To make BP pay, Obama must learn from his predecessors’ mistakes.

By Antonia Juhasz

On March 24, 1989, the supertanker Exxon Valdez spilled more than 11 million gallons of crude oil into Prince William Sound, Alaska, in what was until recently the largest oil spill in U.S. history.

More than 26,600 gallons of oil remain from the spill, readily oozing up on beaches. For its part, Exxon emerged virtually unscathed from the incident and is, today, the most profitable corporation the world has ever known.

In 1990, the George H.W. Bush administration indicted Exxon on five criminal charges, with potential penalties totaling $5 billion. It then gave Exxon a “get out of jail free” card: Exxon pled guilty to just three counts and agreed to a fine of a mere $25 million, or less than 1% of the total potential criminal fine, plus $900 million in civil fines to be paid over a 10-year period.

Exxon was made to spend a mere $2.1 billion on cleanup, recovering just 14% of the spilled oil. A couple hundred million dollars was also paid to fishermen for one summer’s missed catch. In total, Exxon paid $3.4 billion—equivalent to approximately 68% of its 1989 profits.

Oily birds from the Exxon Valdez spill

Alaskan birds during the Exxon Valdez clean-up (credit: Exxon Valdez Oil Spill Trustee Council). Twenty years later, oil still readily oozes up on the beaches of Prince William Sound.

Legal suits began immediately and in 1994 were combined into one class action representing nearly 33,000 community members affected by the spill.

In 1994, a court ruled in the class action case that punitive damages “necessary in this case to achieve punishment and deterrence” should be imposed against Exxon in the amount of $5 billion, a year’s average profits. Exxon appealed.

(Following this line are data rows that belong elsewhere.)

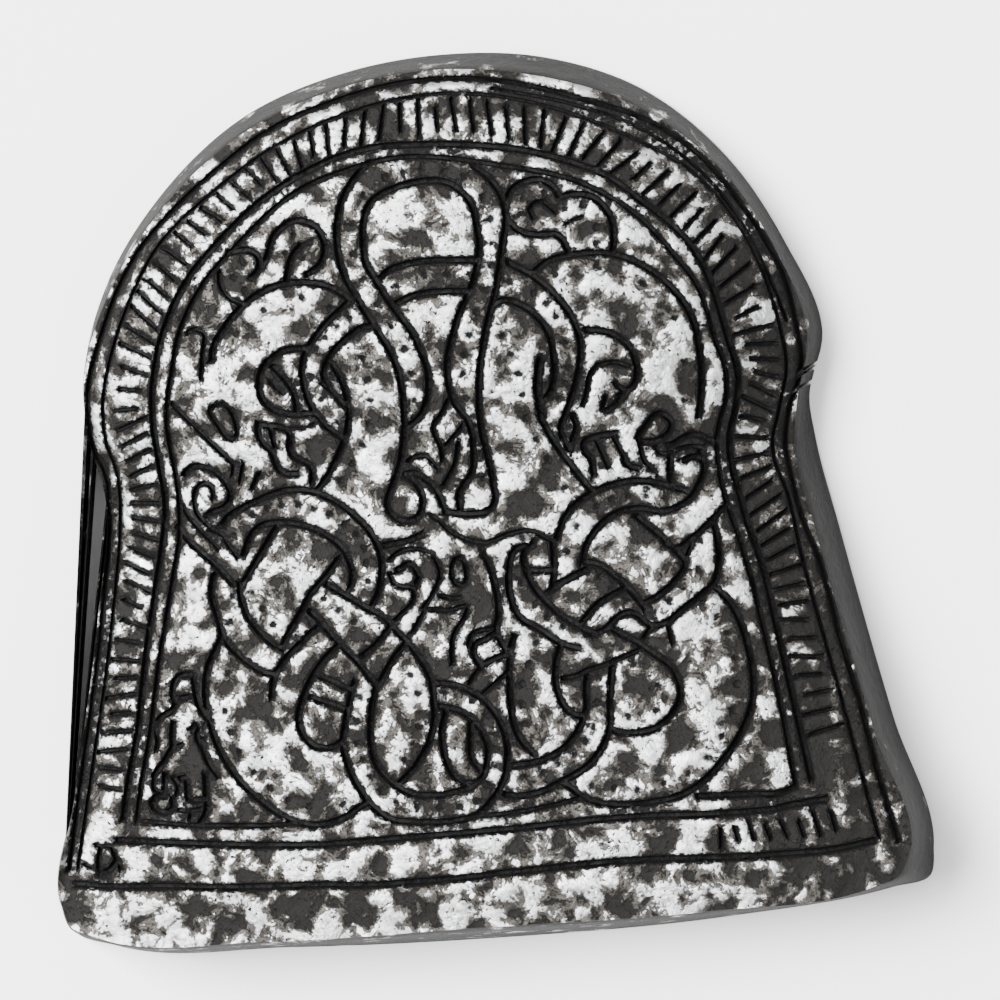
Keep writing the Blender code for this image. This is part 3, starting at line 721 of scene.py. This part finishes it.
# %% [markdown]
# ## Uneven ground
# The real stone was dressed by hand and the casting keeps its lumps and hollows. Blender's noise functions
# give them here, so that the shape and the material agree about where the hollows are.

# %% Hollows and lumps
WIDE_LUMPS = 2.2         # millimetres across
FINE_LUMPS = 0.9
FINE_SHARE = 0.7         # strength of the fine lumps beside the wide ones
HOLLOW_DEPTH = 0.09
HOLLOW_LEVEL = -0.1      # the ground is hollow where the field is above this
HOLLOW_EDGE = 3          # how steeply a hollow's side falls
WIDE_SLICE = 3.1         # each noise is cut at its own level, so that the two differ
FINE_SLICE = 8.7
LIP_ROUNDING = 0.07      # rubbed lips are this much lower than the ground beside them
LIP_REACH = 0.22         # millimetres over which that fades


def uneven_ground(x, y, z=0.0):
    """A field about -1 to 1 at a place in millimetres, high where the ground is hollow."""
    wide = noise.noise(Vector((x / WIDE_LUMPS, y / WIDE_LUMPS, WIDE_SLICE + z / WIDE_LUMPS)))
    fine = noise.noise(Vector((x / FINE_LUMPS, y / FINE_LUMPS, FINE_SLICE + z / FINE_LUMPS)))
    return wide + FINE_SHARE * fine


hollow = np.array([uneven_ground(x, y) for x, y in flat])
sunk = np.clip((hollow - HOLLOW_LEVEL) * HOLLOW_EDGE, 0, 1) * HOLLOW_DEPTH
lips = LIP_ROUNDING * np.exp(-np.maximum(gap, 0) / LIP_REACH)
heights = face_height(flat) - depth - sunk - lips
print("deepest point below the uncarved face:", (depth + sunk + lips).max())

# %% [markdown]
# ## The face as a mesh
# Each point becomes a vertex that remembers its gap and its hollow, for the material. A point of the rim
# also keeps the number of its station, for the flank.

# %% Build the face
stone = bmesh.new()
station = stone.verts.layers.int.new("station")
gap_layer = stone.verts.layers.float.new("line_gap")
hollow_and_flank_shade_layer = stone.verts.layers.float.new("hollow")
rim_height = face_height(RIM)
for place, height, point_gap, point_hollow, sources in zip(flat, heights, gap, hollow, origins):
    vert = stone.verts.new((place[0], place[1], height))
    vert[gap_layer] = point_gap
    vert[hollow_and_flank_shade_layer] = point_hollow
    for source in sources:
        if source < len(RIM):
            vert[station] = source + 1
            vert.co.z = rim_height[source]
stone.verts.ensure_lookup_table()
for triangle in triangles:
    stone.faces.new([stone.verts[i] for i in triangle])
print("face's triangles:", len(stone.faces))

# %% [markdown]
# ## The flank and the back
# The rim is extruded down the flank one ring at a time. Each new point keeps its station number, so it can
# be placed between its own pair of rail points. The last ring is closed with one flat face.

# %% Flank and back
FLANK_RINGS = 12
ROUNDED_EDGE = ((0.03, 0.99), (0.1, 0.95))   # shares of the way out, and of the rim's height
SLOPE_START = (0.2, 0.87)
SLOPE_END = (0.98, 0.08)
BACK_INSET = 0.12        # millimetres
FLANK_TARNISH_AND_SHADE = 0.9      # partly patina, partly painted shade on flanks that turn from the light: more of them counts as hollow


def flank_profile():
    """Rings below the rim: share of the way out to the outline, and share of the rim's height."""
    start = np.array(SLOPE_START)
    slope = np.array(SLOPE_END) - start
    rings = list(ROUNDED_EDGE)
    rings.extend(tuple(start + slope * step) for step in np.linspace(0, 1, FLANK_RINGS))
    return rings


def extrude_ring(shape, edges, places, heights):
    """Extrudes a loop of edges and moves its new points to the places of their stations."""
    made = bmesh.ops.extrude_edge_only(shape, edges=edges)["geom"]
    for vert in (item for item in made if isinstance(item, bmesh.types.BMVert)):
        index = vert[station] - 1
        vert.co = (places[index][0], places[index][1], heights[index])
        vert[gap_layer] = GAP_LIMIT
        # painted shade: raising the flanks' hollow value darkens them with tarnish, on top of their patina
        vert[hollow_and_flank_shade_layer] = uneven_ground(*vert.co) + FLANK_TARNISH_AND_SHADE
    return [item for item in made if isinstance(item, bmesh.types.BMEdge)]


ring = [edge for edge in stone.edges if edge.is_boundary]
for share, height_share in flank_profile():
    places = RIM + share * (OUTLINE - RIM)
    ring = extrude_ring(stone, ring, places, rim_height * height_share)
    ring = [edge for edge in ring if edge.is_boundary]
inward = RIM - OUTLINE
inward /= np.linalg.norm(inward, axis=1, keepdims=True)
ring = extrude_ring(stone, ring, OUTLINE + BACK_INSET * inward, np.zeros(len(OUTLINE)))
ring = [edge for edge in ring if edge.is_boundary]
bmesh.ops.contextual_create(stone, geom=ring)
bmesh.ops.recalc_face_normals(stone, faces=stone.faces)
bmesh.ops.triangulate(stone, faces=[face for face in stone.faces if len(face.verts) > 4])
print("open edges:", sum(edge.is_boundary for edge in stone.edges))

# %% [markdown]
# ## Its place
# The drawing's middle moves over the origin, as the solid's does, and millimetres become metres. The place
# goes into the mesh, so the object itself stays at the origin. Edges sharper than the set angle stay crisp.

# %% Place it over the solid
SHARP_ANGLE = math.radians(50)

outline_middle = (OUTLINE.min(axis=0) + OUTLINE.max(axis=0)) / 2
offset = Vector((-outline_middle[0], -outline_middle[1], 0))
bmesh.ops.translate(stone, vec=offset, verts=stone.verts)
bmesh.ops.scale(stone, vec=Vector((MM, MM, MM)), verts=stone.verts)

stone_data = bpy.data.meshes.new("carved_stone")
stone.to_mesh(stone_data)
stone.free()
stone_data.shade_smooth()
stone_data.set_sharp_from_angle(angle=SHARP_ANGLE)
carved_stone = bpy.data.objects.new("carved_stone", stone_data)
bpy.context.scene.collection.objects.link(carved_stone)
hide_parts("rune_stone")
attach(carved_stone, "root")
print("triangles:", sum(len(face.vertices) - 2 for face in stone_data.polygons))

# %% [markdown]
# ## Colours and nodes
# Hex colours are easy to compare with a colour picker, but shaders work in linear light, so one function
# turns them. Another adds a node with its settings and links, and gives back one of its outputs, which
# keeps a material readable as a list.

# %% Colour and node helpers
def linear(hex_colour):
    """An sRGB hex colour as linear red, green, blue and alpha."""
    values = [int(hex_colour[i:i + 2], 16) / 255 for i in (1, 3, 5)]
    return [v / 12.92 if v <= 0.04045 else ((v + 0.055) / 1.055) ** 2.4 for v in values] + [1.0]


def add_node(tree, kind, output, inputs, **settings):
    """Adds a node, sets its properties, fills each input with a value or a link, and returns an output."""
    node = tree.nodes.new(kind)
    for name, value in settings.items():
        setattr(node, name, value)
    for name, value in inputs.items():
        if isinstance(value, bpy.types.NodeSocket):
            tree.links.new(value, node.inputs[name])
        else:
            node.inputs[name].default_value = value
    return node.outputs[output]


print("white in linear light:", linear("#ffffff"))

# %% [markdown]
# ## Antiqued pewter
# Pewter is a soft white metal. The casting is blackened all over and then rubbed, so the black stays in
# the grooves and pits while the high ground shines. The material follows the same steps: bright metal,
# grey tarnish in the pits, and black where a cut is near. Each step is a mask, 0 or 1 with a short soft
# edge, made from noise at the size of the real grains and from the two numbers that each vertex carries.
# The tarnish also spreads as painted shade towards the right-hand edge and over the flanks.

# %% Masks for the wear and the painted shade
def per_mm(size):
    """Texture scale for a pattern whose grains are this many millimetres apart."""
    return 1 / (size * MM)


def wear_masks(tree):
    """The grains of the cast skin, and masks for its pits, deep pits, specks and cuts; the pits also hold
    painted shade on the right-hand side and the flanks.
    """
    place = add_node(tree, "ShaderNodeTexCoord", "Object", {})
    gap = add_node(tree, "ShaderNodeAttribute", "Fac", {}, attribute_name="line_gap")
    hollow = add_node(tree, "ShaderNodeAttribute", "Fac", {}, attribute_name="hollow")
    across = add_node(tree, "ShaderNodeSeparateXYZ", "X", {"Vector": place})
    masks = {}
    # grain size in millimetres, detail, roughness and distortion
    for name, size, detail, roughness, distortion in (
            ("fine", 0.45, 6, 0.7, 0.6), ("broad", 1.7, 6, 0.68, 0.5),
            ("dust", 0.3, 3, 0.6, 0.0), ("edge", 0.4, 4, 0.65, 0.0)):
        masks[name] = add_node(tree, "ShaderNodeTexNoise", "Fac", {
            "Vector": place, "Scale": per_mm(size), "Detail": detail,
            "Roughness": roughness, "Distortion": distortion})
    # painted shade: the tarnish thickens towards the right-hand edge, where the face turns away from the
    # light
    painted_shade_right = add_node(
        tree, "ShaderNodeMapRange", "Result", {"Value": across, "From Min": 15 * MM, "From Max": 24 * MM},
        interpolation_type="SMOOTHSTEP")
    # the wear field adds up the hollows, the grains and that painted shade
    worn = add_node(tree, "ShaderNodeMath", 0, {0: hollow, 1: 0.55}, operation="MULTIPLY")
    for layer, share in ((masks["broad"], 2.2), (masks["fine"], 1.0), (painted_shade_right, 0.3)):
        worn = add_node(tree, "ShaderNodeMath", 0, {0: layer, 1: share, 2: worn}, operation="MULTIPLY_ADD")
    masks["worn"] = worn
    # the noise makes the black's edge ragged, as it is where the rubbing stopped
    near_cut = add_node(
        tree, "ShaderNodeMath", 0, {0: masks["edge"], 1: 0.7, 2: gap}, operation="MULTIPLY_ADD")
    # the pit masks come from the wear field, so they carry the painted shade on the right-hand side and the
    # flanks too
    for name, source, low, high in (
            ("pit", worn, 1.52, 1.6), ("deep pit", worn, 1.74, 1.86),
            ("speck", masks["dust"], 0.63, 0.68), ("cut", near_cut, 0.47, 0.35),
            ("grey share", masks["fine"], 0.3, 0.7), ("dull share", masks["broad"], 0.3, 0.6)):
        masks[name] = add_node(
            tree, "ShaderNodeMapRange", "Result", {"Value": source, "From Min": low, "From Max": high},
            interpolation_type="SMOOTHSTEP")
    return masks


# %% Colour and relief of the pewter
def pewter_colour(tree, masks):
    """Bright metal, with grey tarnish in the pits and black in the deepest places and the cuts; the pit
    tarnish also spreads as painted shade on the right-hand side and the flanks.
    """
    tarnish = add_node(
        tree, "ShaderNodeMix", 2, {0: masks["grey share"], 6: linear("#171513"), 7: linear("#524f4b")},
        data_type="RGBA")
    colour = add_node(
        tree, "ShaderNodeMix", 2, {0: masks["dull share"], 6: linear("#c0c1c2"), 7: linear("#8c8d8e")},
        data_type="RGBA")
    for mask, darker in (
            ("pit", tarnish), ("deep pit", linear("#0c0b0a")), ("speck", linear("#080706")),
            ("cut", linear("#020202"))):
        colour = add_node(tree, "ShaderNodeMix", 2, {0: masks[mask], 6: colour, 7: darker}, data_type="RGBA")
    return colour


def pewter_relief(tree, masks):
    """The pits and specks are too small for the mesh, so they are pressed in by a bump."""
    height = add_node(tree, "ShaderNodeMath", 0, {0: masks["worn"], 1: -0.35}, operation="MULTIPLY")
    for mask, rise in (("pit", -0.35), ("deep pit", -0.35), ("speck", -0.4), ("cut", -0.5)):
        height = add_node(
            tree, "ShaderNodeMath", 0, {0: masks[mask], 1: rise, 2: height}, operation="MULTIPLY_ADD")
    return add_node(
        tree, "ShaderNodeBump", "Normal", {"Height": height, "Distance": 0.25 * MM, "Strength": 1.0})


# %% Antiqued pewter
def antiqued_pewter():
    """Cast pewter, blackened and then rubbed bright on its high ground."""
    material = bpy.data.materials.new("cast pewter, blackened and rubbed")
    material.use_nodes = True
    tree = material.node_tree
    shader = tree.nodes["Principled BSDF"]
    shader.inputs["Specular IOR Level"].default_value = 0.15
    masks = wear_masks(tree)
    black = masks["cut"]
    for mask in ("deep pit", "speck"):
        black = add_node(tree, "ShaderNodeMath", 0, {0: black, 1: masks[mask]}, operation="MAXIMUM")
    # what the bare metal has, and what a pit and the black add to it
    for socket, bare, pit_change, black_change in (
            ("Roughness", 0.3, 0.14, 0.25), ("Metallic", 1.0, -0.25, -0.74)):
        amount = add_node(
            tree, "ShaderNodeMath", 0, {0: masks["pit"], 1: pit_change, 2: bare}, operation="MULTIPLY_ADD")
        amount = add_node(
            tree, "ShaderNodeMath", 0, {0: black, 1: black_change, 2: amount}, operation="MULTIPLY_ADD")
        tree.links.new(amount, shader.inputs[socket])
    tree.links.new(pewter_colour(tree, masks), shader.inputs["Base Color"])
    tree.links.new(pewter_relief(tree, masks), shader.inputs["Normal"])
    return material


carved_stone.data.materials.append(antiqued_pewter())
print("nodes in the pewter:", len(carved_stone.data.materials[0].node_tree.nodes))

# %% [markdown]
# ## Floor, light and camera
# The floor is a sheet of matt white paper. A large soft light shines from the upper left and a weaker one
# from the right, under an even white room. The camera looks down on the lying stone from a little to the
# right, with a long lens, so that nearer parts look no larger than they are.

# %% Floor
FLOOR_REACH = 1.5        # metres from the middle to each side


def pale_floor():
    """A flat sheet under the stone, which belongs to the scene and not to the object."""
    floor = bmesh.new()
    bmesh.ops.create_grid(floor, x_segments=1, y_segments=1, size=FLOOR_REACH)
    floor_data = bpy.data.meshes.new("floor")
    floor.to_mesh(floor_data)
    floor.free()
    sheet = bpy.data.objects.new("floor", floor_data)
    bpy.context.scene.collection.objects.link(sheet)
    material = bpy.data.materials.new("white paper sweep")
    material.use_nodes = True
    shader = material.node_tree.nodes["Principled BSDF"]
    shader.inputs["Base Color"].default_value = linear("#f6f6f6")
    shader.inputs["Roughness"].default_value = 0.9
    floor_data.materials.append(material)


pale_floor()


# %% Lights
def soft_light(name, place, size, power):
    """A square area light that faces the origin, with places in metres and power in watts."""
    light = bpy.data.lights.new(name, "AREA")
    light.shape = "SQUARE"
    light.size = size
    light.energy = power
    lamp = bpy.data.objects.new(name, light)
    lamp.location = place
    lamp.rotation_euler = (-Vector(place)).to_track_quat("-Z", "Y").to_euler()
    bpy.context.scene.collection.objects.link(lamp)


soft_light("key", (-0.4, 0.22, 0.6), 0.45, 30)
soft_light("fill", (0.5, -0.5, 0.6), 0.3, 3)
world = bpy.data.worlds.new("pale room")
world.use_nodes = True
world.node_tree.nodes["Background"].inputs["Color"].default_value = linear("#ffffff")
world.node_tree.nodes["Background"].inputs["Strength"].default_value = 1.2
bpy.context.scene.world = world
print("lights:", [light.name for light in bpy.data.lights])

# %% Camera
CAMERA_RIGHT = math.radians(8.0)     # leans to the right of straight above
CAMERA_UP = math.radians(5.0)        # and towards the arch
CAMERA_ROLL = math.radians(3.1)      # the stone appears turned this much to the left
CAMERA_DISTANCE = 0.4                # metres
FOCAL_LENGTH = 212.8                 # millimetres, on a sensor 36 mm wide
AIM = Vector((2.5, 29.7, 4.0))       # point of the drawing that the camera looks at, in millimetres

away = Vector((math.sin(CAMERA_RIGHT) * math.cos(CAMERA_UP), math.sin(CAMERA_UP),
               math.cos(CAMERA_RIGHT) * math.cos(CAMERA_UP)))
up = (Vector((0, 1, 0)) - away * away.y).normalized()
right = up.cross(away)
turned_right = right * math.cos(CAMERA_ROLL) - up * math.sin(CAMERA_ROLL)
turned_up = up * math.cos(CAMERA_ROLL) + right * math.sin(CAMERA_ROLL)
lens = bpy.data.cameras.new("camera")
lens.lens = FOCAL_LENGTH
lens.sensor_width = 36
camera = bpy.data.objects.new("camera", lens)
spot = (AIM + offset) * MM + away * CAMERA_DISTANCE
turn = Matrix((turned_right, turned_up, away)).transposed()
camera.matrix_world = Matrix.Translation(spot) @ turn.to_4x4()
bpy.context.scene.collection.objects.link(camera)
bpy.context.scene.camera = camera
print("camera at:", tuple(spot))
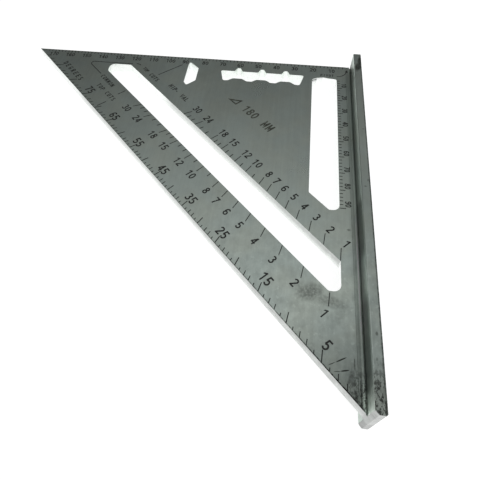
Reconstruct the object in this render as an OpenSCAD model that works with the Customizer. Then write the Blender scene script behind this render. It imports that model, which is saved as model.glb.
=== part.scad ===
// Rafter layout square: a triangular measuring plate with a T-section fence on one leg.
// Millimetres. Origin: the pivot corner, where the fence's inner face meets the ruler edge,
// on the marked face. +X away from the plate, +Y away from the plate, +Z up out of the marked face.

/* [Plate] */
// length of each leg, from the pivot corner to the tip
leg = 180; // [176:1:200]
// thickness of the plate
plate_t = 4.8; // [3:0.1:6]

/* [Fence] */
// thickness of the fence
fence_w = 3.9; // [3:0.1:5]
// height of the fence above the marked face
fence_up = 8.4; // [6:0.1:12]
// depth of the fence below the plate's underside
fence_down = 8.4; // [6:0.1:12]
// length of the slanted facet at the fence's lower end, measured across the fence
end_facet = 1.3; // [0.8:0.1:2]
// depth of the relief groove at the foot of the fence
groove = 0.7; // [0.2:0.1:1]
// radius of the fillet between the plate's underside and the fence
root_r = 2; // [1:0.1:3]

/* [Slots] */
// distance along a leg from the slanted edge to the near side of the long slot
slot_far = 30; // [28:0.5:32]
// distance along a leg across the long slot
slot_span = 18; // [16:0.5:19]
// clear distance from the fence to both slots beside it
web = 7.3; // [6.5:0.1:8]
// width of the slot that runs beside the fence
side_slot_w = 13; // [11:0.5:14]
// distance from the ruler edge to the bottom of the slot beside the fence
side_slot_end = 100; // [90:1:102]
// clear distance from the ruler edge to the slots below it
rim = 10.2; // [9.5:0.1:11]
// radius of the slots' round ends
slot_r = 2.9; // [2:0.1:3.5]

/* [Scales] */
// height of the degree numerals
degree_h = 4.3; // [3:0.1:4.4]
// height of the rafter numerals
rafter_h = 3.9; // [2.5:0.1:4]
// height of the ruler numerals
ruler_h = 2.9; // [2:0.1:3]
// width of a graduation line
line_w = 0.34; // [0.2:0.02:0.5]
// thickness of the black filling
ink = 0.05; // [0.03:0.01:0.1]

/* [Hidden] */
eps = 0.01;
metal = [0.47, 0.50, 0.48];
black = [0.12, 0.13, 0.12];
faded = [0.27, 0.29, 0.25];
near_sum = leg - slot_far;
far_sum = leg - slot_far - slot_span;
common_run = 12;
hip_run = 16.97;
rafter_steps = [30, 28, 26, 24, 22, 20, 18, 17, 16, 15, 14, 13, 12, 11, 10, 9, 8, 7, 6, 5, 4, 3, 2, 1];
rafter_labels = [30, 24, 18, 15, 12, 10, 8, 7, 6, 5, 4, 3, 2, 1];
diag = 1 / sqrt(2);
seat = 0.12;

// ---- outlines -------------------------------------------------------------------------------

function unit(v) = v / norm(v);

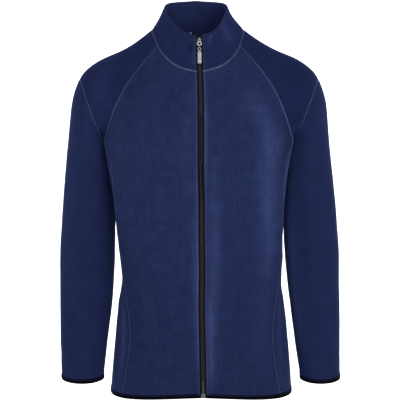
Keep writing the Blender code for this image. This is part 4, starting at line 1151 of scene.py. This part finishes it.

In the midst of Exxon’s legal battles, the Clinton administration permitted the company to acquire Mobil in 1999—the largest merger in U.S. history at the time.

In 2008, after nearly 20 years during which time more than 3,000 of the claimants died, the U.S. Supreme Court ruled in Exxon’s favor and imposed a highly restrictive limit on putative damages—a one-to-one ratio—yielding damages for Exxon of a measly $507.5 million. Exxon’s total Valdez payouts were therefore less than $3.5 billion (about $4.5 billion in today’s dollars).

The BP disaster has dumped an estimated 60,000 barrels of oil per day into the Gulf of Mexico, the equivalent of one Exxon Valdez-sized spill every four days, for a total of 3.25 million barrels since the Deepwater Horizon exploded on April 20, 2010. If all goes according to plan (a highly unlikely scenario) and BP succeeds in capping the well in August, another 1 million barrels of oil will yet be spilled.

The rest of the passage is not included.